In his own way Servan-Schreiber is aware of this. At the moment of crisis he could only plead to De Gaulle to “choose” to resist, but a week later he looked back – and what he saw filled him with panic:
“It was not De Gaulle who yielded before the blow from Algiers, it was we.
“I do not speak symbolically of ‘we the left’ or ‘we the democrats.’ I say very precisely, very concretely: you, myself ... Were you immediately contacted, mobilized, made active and effective by a democratic organization of your choice (party, union, defense committee, etc)? Were you in contact with friends, comrades, colleagues in order to act? ...
“You and I, and everyone else were posing the questions: What will De Gaulle say? What will De Gaulle do?
“But not the question: What will I myself do tomorrow morning?”

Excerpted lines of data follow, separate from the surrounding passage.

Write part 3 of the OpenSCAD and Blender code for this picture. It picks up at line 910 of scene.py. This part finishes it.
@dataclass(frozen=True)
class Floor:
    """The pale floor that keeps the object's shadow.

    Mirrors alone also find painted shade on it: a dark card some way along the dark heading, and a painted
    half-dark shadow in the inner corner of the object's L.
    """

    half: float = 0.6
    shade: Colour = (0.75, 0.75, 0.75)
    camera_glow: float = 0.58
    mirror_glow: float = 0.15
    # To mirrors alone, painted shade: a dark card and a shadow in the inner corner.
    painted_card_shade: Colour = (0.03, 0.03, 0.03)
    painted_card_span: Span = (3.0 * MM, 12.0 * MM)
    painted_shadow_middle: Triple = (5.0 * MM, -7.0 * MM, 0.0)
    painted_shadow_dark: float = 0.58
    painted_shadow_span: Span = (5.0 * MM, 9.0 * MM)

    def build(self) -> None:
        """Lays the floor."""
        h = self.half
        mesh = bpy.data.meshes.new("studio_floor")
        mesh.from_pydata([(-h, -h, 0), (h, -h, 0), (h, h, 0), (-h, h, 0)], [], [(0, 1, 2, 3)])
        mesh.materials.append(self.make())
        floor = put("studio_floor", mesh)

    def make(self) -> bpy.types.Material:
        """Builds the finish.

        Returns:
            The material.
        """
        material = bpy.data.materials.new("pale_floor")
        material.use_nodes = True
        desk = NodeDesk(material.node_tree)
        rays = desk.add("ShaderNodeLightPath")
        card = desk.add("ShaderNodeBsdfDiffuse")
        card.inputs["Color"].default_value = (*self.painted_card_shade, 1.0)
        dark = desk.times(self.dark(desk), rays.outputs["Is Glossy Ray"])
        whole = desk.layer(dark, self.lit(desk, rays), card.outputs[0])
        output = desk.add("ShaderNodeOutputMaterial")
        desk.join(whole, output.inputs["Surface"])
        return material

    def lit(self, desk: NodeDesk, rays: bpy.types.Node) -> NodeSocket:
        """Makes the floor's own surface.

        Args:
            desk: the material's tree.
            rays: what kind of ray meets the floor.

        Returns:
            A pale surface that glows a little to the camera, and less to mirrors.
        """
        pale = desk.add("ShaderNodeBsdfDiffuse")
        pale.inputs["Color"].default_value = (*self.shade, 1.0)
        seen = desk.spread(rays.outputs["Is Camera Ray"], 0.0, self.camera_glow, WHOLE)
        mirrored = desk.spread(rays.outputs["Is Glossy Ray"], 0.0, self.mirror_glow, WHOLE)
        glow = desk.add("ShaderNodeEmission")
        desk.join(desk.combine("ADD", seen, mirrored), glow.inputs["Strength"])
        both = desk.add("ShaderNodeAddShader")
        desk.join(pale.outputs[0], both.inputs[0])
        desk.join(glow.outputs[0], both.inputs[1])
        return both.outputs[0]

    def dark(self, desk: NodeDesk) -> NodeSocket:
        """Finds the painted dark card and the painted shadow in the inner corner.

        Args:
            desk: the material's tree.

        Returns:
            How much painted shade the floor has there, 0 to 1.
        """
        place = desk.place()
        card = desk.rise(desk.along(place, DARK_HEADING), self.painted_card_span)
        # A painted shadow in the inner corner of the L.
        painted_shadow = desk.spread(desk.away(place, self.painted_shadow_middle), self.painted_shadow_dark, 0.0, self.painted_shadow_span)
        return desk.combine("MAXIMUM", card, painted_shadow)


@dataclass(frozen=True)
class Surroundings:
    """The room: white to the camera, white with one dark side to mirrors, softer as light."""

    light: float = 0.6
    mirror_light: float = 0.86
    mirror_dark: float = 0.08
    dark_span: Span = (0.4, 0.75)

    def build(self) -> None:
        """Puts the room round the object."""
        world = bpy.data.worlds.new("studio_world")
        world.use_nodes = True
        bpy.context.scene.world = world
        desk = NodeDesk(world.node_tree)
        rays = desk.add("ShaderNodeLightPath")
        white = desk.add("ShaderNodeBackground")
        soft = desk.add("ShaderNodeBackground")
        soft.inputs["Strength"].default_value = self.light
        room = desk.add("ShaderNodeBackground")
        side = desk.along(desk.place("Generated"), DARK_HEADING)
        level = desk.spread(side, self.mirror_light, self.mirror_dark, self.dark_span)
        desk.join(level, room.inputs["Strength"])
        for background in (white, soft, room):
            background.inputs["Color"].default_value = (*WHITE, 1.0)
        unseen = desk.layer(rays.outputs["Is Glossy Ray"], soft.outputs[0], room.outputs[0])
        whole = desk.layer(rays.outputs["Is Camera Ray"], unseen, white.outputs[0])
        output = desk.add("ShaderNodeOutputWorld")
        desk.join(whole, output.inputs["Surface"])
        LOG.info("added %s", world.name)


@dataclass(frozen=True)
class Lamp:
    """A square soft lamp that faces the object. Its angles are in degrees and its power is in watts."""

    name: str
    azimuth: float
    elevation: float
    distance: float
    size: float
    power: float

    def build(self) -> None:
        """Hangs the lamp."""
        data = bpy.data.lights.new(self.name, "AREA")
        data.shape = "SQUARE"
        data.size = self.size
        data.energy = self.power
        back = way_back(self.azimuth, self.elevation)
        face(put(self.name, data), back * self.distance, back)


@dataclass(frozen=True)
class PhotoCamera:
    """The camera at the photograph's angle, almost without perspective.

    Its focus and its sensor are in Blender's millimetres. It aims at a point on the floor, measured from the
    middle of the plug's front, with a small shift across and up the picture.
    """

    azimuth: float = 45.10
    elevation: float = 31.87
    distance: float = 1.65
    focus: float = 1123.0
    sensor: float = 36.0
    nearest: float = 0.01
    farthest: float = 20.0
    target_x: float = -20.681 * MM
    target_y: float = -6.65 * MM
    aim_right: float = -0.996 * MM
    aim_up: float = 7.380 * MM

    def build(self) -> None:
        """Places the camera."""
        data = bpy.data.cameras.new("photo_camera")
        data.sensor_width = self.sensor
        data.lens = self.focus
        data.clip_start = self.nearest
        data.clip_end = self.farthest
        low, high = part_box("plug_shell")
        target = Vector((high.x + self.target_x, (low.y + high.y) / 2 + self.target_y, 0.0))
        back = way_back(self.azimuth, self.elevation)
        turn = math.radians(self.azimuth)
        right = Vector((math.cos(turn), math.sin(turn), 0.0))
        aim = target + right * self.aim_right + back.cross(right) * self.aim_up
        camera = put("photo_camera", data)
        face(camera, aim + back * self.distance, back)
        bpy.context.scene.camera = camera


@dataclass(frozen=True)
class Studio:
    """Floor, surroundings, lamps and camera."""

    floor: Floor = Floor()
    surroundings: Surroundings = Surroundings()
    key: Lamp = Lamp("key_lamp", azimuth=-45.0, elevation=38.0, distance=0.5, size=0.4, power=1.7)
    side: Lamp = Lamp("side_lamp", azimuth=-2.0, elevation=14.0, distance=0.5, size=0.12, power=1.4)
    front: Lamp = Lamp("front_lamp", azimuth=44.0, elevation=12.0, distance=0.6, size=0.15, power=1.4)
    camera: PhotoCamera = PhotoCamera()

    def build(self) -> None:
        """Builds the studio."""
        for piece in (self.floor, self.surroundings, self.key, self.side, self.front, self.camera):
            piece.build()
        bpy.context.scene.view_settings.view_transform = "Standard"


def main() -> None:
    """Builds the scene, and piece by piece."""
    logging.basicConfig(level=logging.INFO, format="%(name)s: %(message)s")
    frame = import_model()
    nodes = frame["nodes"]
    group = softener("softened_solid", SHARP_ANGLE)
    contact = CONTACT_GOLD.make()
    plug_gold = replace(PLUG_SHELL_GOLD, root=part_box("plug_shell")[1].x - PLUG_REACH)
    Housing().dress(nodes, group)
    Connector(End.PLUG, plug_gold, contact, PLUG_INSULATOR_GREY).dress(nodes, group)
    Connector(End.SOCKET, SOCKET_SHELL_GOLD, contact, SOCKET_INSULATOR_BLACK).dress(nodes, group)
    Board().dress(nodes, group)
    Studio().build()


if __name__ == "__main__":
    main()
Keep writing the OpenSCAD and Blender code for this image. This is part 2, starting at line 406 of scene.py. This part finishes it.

“If the fascist forces had really been unleashed this time how would you have defended yourselves, how would you have grouped yourselves, how would you have armed yourselves? And if you cannot answer these questions ... you were a bleating lamb ready for the slaughterhouse.”
The passivity of the French workers, in large part caused by their stunning defeat of May 1958, is however, not to be counteracted by support to De Gaulle, even only in the “present.” Panic, even if it makes some things stand out more clearly, is a bad guide to policy. De Gaulle is now moving to end the Algerian war, to remove the threat of a fascist coup: but he is doing this solely on a capitalist basis.
Peace in Algeria on the basis of a deal between De Gaulle and Ferhat Abbas, whether or not Algeria becomes nominally independent, would symbolize the failure of the Algerian revolution, and could not satisfy the Algerian masses since the land and resources of their country would remain in French hands.
In France, the De Gaulle regime is likely to become even more authoritarian, to move still further to the right. Revolutionary socialists cannot give an iota of political support to De Gaulle or to the leaders of the FLN. The path to socialism in France lies in resolute opposition to the “strong state” of De Gaulle.